Trinity College Dublin Photo: MaxPixel

New study puts value of Dublin trees in the billions

April 13th, 2018

A new study has found that urban trees in the Irish capital led to higher house prices and may be worth up to €126 billion.

The study by the National College of Ireland (NCI) measured the relationship between 20,000 housing properties sold in Dublin in the last three years and its tree canopy coverage.

The study found that areas with higher tree canopy coverage had generally higher housing values.

The study used Google and NASA satellite data to map tree canopy coverage in Dublin, while the Residential Property Price Index was used to create an indexed valuation for the properties.

Tree canopy coverage in Dublin was measured into three areas: canopy cover by district, canopy cover of 600 metres from each house, and canopy cover of 250 metres from each house. At a district level, trees were valued at up to €126 billion.

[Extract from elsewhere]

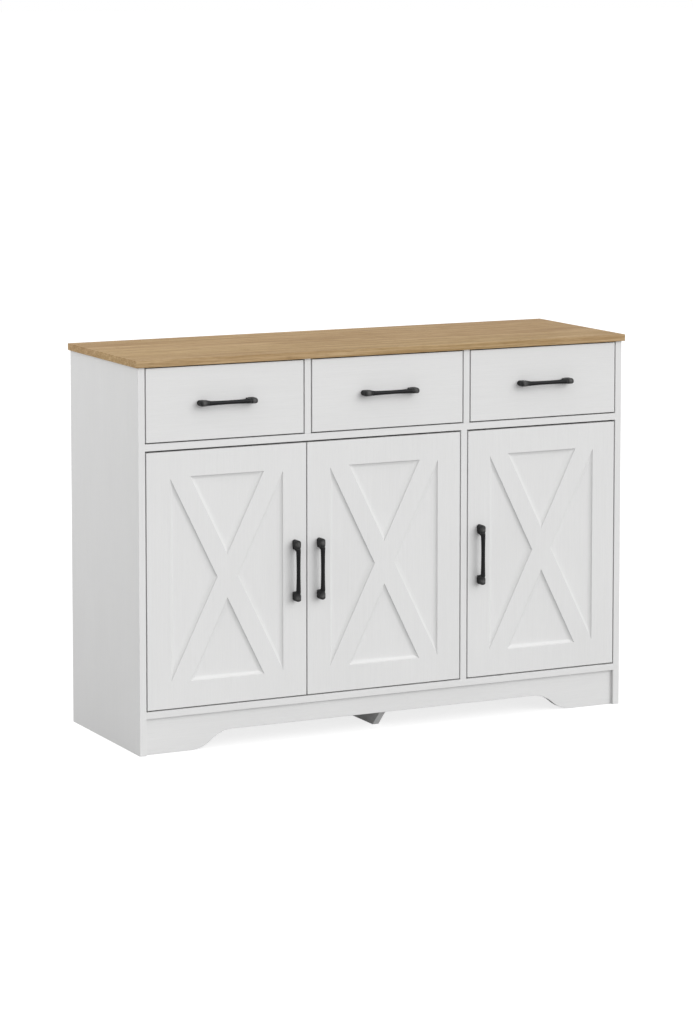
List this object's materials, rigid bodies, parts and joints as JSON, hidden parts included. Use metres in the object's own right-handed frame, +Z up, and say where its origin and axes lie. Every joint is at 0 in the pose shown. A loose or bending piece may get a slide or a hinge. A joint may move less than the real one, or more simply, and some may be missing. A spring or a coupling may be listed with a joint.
{
  "type": "sideboard buffet",
  "caption": "Low white sideboard with an oak-look top, a row of drawers over braced cupboard doors, black bar pulls and an arched plinth.",
  "frame": {"origin": "on the floor, in the middle of the overall footprint with the pulls counted in", "axes": "+X along the front from the left end to the right end as seen from the front, +Y from the front to the back, +Z up"},
  "size_m": [1.2, 0.4084, 0.852],
  "materials": {
    "oak_laminate": "matt oak-grain laminate",
    "white_laminate": "matt white laminate with a faint pressed grain",
    "hardboard": "thin painted hardboard",
    "black_iron": "satin black, lightly worn on the edges",
    "zinc_steel": "zinc plated"
  },
  "bodies": {
    "cabinet": {"top_panel": "oak_laminate", "left_side_panel": "white_laminate", "right_side_panel": "white_laminate", "mid_panel": "white_laminate", "bottom_panel": "white_laminate", "left_drawer_divider": "white_laminate", "right_drawer_divider": "white_laminate", "door_divider": "white_laminate", "front_apron": "white_laminate", "centre_support": "white_laminate", "wide_back_panel": "hardboard", "narrow_back_panel": "hardboard", "wide_shelf": "white_laminate", "narrow_shelf": "white_laminate", "shelf_pins": "zinc_steel", "cam_fittings": "zinc_steel", "cabinet_rails": "zinc_steel", "hinge_arms": "zinc_steel"},
    "left_door": {"left_door_panel": "white_laminate", "left_door_pull": "black_iron", "left_door_pull_screws": "zinc_steel", "left_hinge_cups": "zinc_steel"},
    "left_links": {"left_hinge_links": "zinc_steel"},
    "middle_door": {"middle_door_panel": "white_laminate", "middle_door_pull": "black_iron", "middle_door_pull_screws": "zinc_steel", "middle_hinge_cups": "zinc_steel"},
    "middle_links": {"middle_hinge_links": "zinc_steel"},
    "right_door": {"right_door_panel": "white_laminate", "right_door_pull": "black_iron", "right_door_pull_screws": "zinc_steel", "right_hinge_cups": "zinc_steel"},
    "right_links": {"right_hinge_links": "zinc_steel"},
    "left_drawer": {"left_drawer_front": "white_laminate", "left_drawer_left_side": "white_laminate", "left_drawer_right_side": "white_laminate", "left_drawer_back": "white_laminate", "left_drawer_bottom": "hardboard", "left_drawer_pull": "black_iron", "left_drawer_pull_screws": "zinc_steel", "left_drawer_runners": "zinc_steel"},
    "left_slides": {"left_slide_middles": "zinc_steel"},
    "middle_drawer": {"middle_drawer_front": "white_laminate", "middle_drawer_left_side": "white_laminate", "middle_drawer_right_side": "white_laminate", "middle_drawer_back": "white_laminate", "middle_drawer_bottom": "hardboard", "middle_drawer_pull": "black_iron", "middle_drawer_pull_screws": "zinc_steel", "middle_drawer_runners": "zinc_steel"},
    "middle_slides": {"middle_slide_middles": "zinc_steel"},
    "right_drawer": {"right_drawer_front": "white_laminate", "right_drawer_left_side": "white_laminate", "right_drawer_right_side": "white_laminate", "right_drawer_back": "white_laminate", "right_drawer_bottom": "hardboard", "right_drawer_pull": "black_iron", "right_drawer_pull_screws": "zinc_steel", "right_drawer_runners": "zinc_steel"},
    "right_slides": {"right_slide_middles": "zinc_steel"}
  },
  "joints": [
    {"name": "left_door_hinge", "type": "hinge", "parent": "cabinet", "child": "left_door", "pos_m": [-0.571, -0.17475, 0.37575], "axis": [0, 0, -1], "range_deg": [0, 100]},
    {"name": "left_link_pivot", "type": "hinge", "parent": "cabinet", "child": "left_links", "pos_m": [-0.558, -0.16775, 0.37575], "axis": [0, 0, -1], "range_deg": [0, 123]},
    {"name": "middle_door_hinge", "type": "hinge", "parent": "cabinet", "child": "middle_door", "pos_m": [0.174, -0.17475, 0.37575], "axis": [0, 0, 1], "range_deg": [0, 100]},
    {"name": "middle_link_pivot", "type": "hinge", "parent": "cabinet", "child": "middle_links", "pos_m": [0.161, -0.16775, 0.37575], "axis": [0, 0, 1], "range_deg": [0, 123]},
    {"name": "right_door_hinge", "type": "hinge", "parent": "cabinet", "child": "right_door", "pos_m": [0.571, -0.17475, 0.37575], "axis": [0, 0, 1], "range_deg": [0, 100]},
    {"name": "right_link_pivot", "type": "hinge", "parent": "cabinet", "child": "right_links", "pos_m": [0.558, -0.16775, 0.37575], "axis": [0, 0, 1], "range_deg": [0, 123]},
    {"name": "left_drawer_slide", "type": "slide", "parent": "cabinet", "child": "left_drawer", "axis": [0, -1, 0], "range_m": [0, 0.27]},
    {"name": "left_slide_travel", "type": "slide", "parent": "cabinet", "child": "left_slides", "axis": [0, -1, 0], "range_m": [0, 0.135]},
    {"name": "middle_drawer_slide", "type": "slide", "parent": "cabinet", "child": "middle_drawer", "axis": [0, -1, 0], "range_m": [0, 0.27]},
    {"name": "middle_slide_travel", "type": "slide", "parent": "cabinet", "child": "middle_slides", "axis": [0, -1, 0], "range_m": [0, 0.135]},
    {"name": "right_drawer_slide", "type": "slide", "parent": "cabinet", "child": "right_drawer", "axis": [0, -1, 0], "range_m": [0, 0.27]},
    {"name": "right_slide_travel", "type": "slide", "parent": "cabinet", "child": "right_slides", "axis": [0, -1, 0], "range_m": [0, 0.135]}
  ],
  "couplings": [
    {"joint": "left_link_pivot", "follows": "left_door_hinge", "ratio": 1.226},
    {"joint": "middle_link_pivot", "follows": "middle_door_hinge", "ratio": 1.226},
    {"joint": "right_link_pivot", "follows": "right_door_hinge", "ratio": 1.226},
    {"joint": "left_slide_travel", "follows": "left_drawer_slide", "ratio": 0.5},
    {"joint": "middle_slide_travel", "follows": "middle_drawer_slide", "ratio": 0.5},
    {"joint": "right_slide_travel", "follows": "right_drawer_slide", "ratio": 0.5}
  ]
}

According to the study, the value of Dublin parks, wider streets with street trees, larger gardens and amenities indirectly captured by the data suggests that the value may be higher than €126 billion.

More trees bring more value

Areas such as Blackrock, Rathmines, and Templeogue have some of the highest tree coverage in Dublin, as well as high housing values.

However, suburbs such as Tallaght, Clondalkin, and Finglas have low tree density levels despite recent development.

The study states that recent planning policies and commercial development practices may have reduced priority for streets trees and tree-related amenities for these areas.

The study’s author Shane Grogan told the Green News that national and local policies could rectify this inequality in tree coverage.

Functional Value of Trees

In 2016, a similar study was conducted on urban trees in Mountshannon, Co Clare to measure its structure, function and value.

The 418 trees surveyed in the study found that it had the capacity to store 116 tonnes of carbon dioxide.

The largest tree in the village and the largest oak in Ireland, the ‘Be Binn’ champion oak, alone accumulated over 17,000 kg of carbon within it. It had an estimated value of €422,209 alone.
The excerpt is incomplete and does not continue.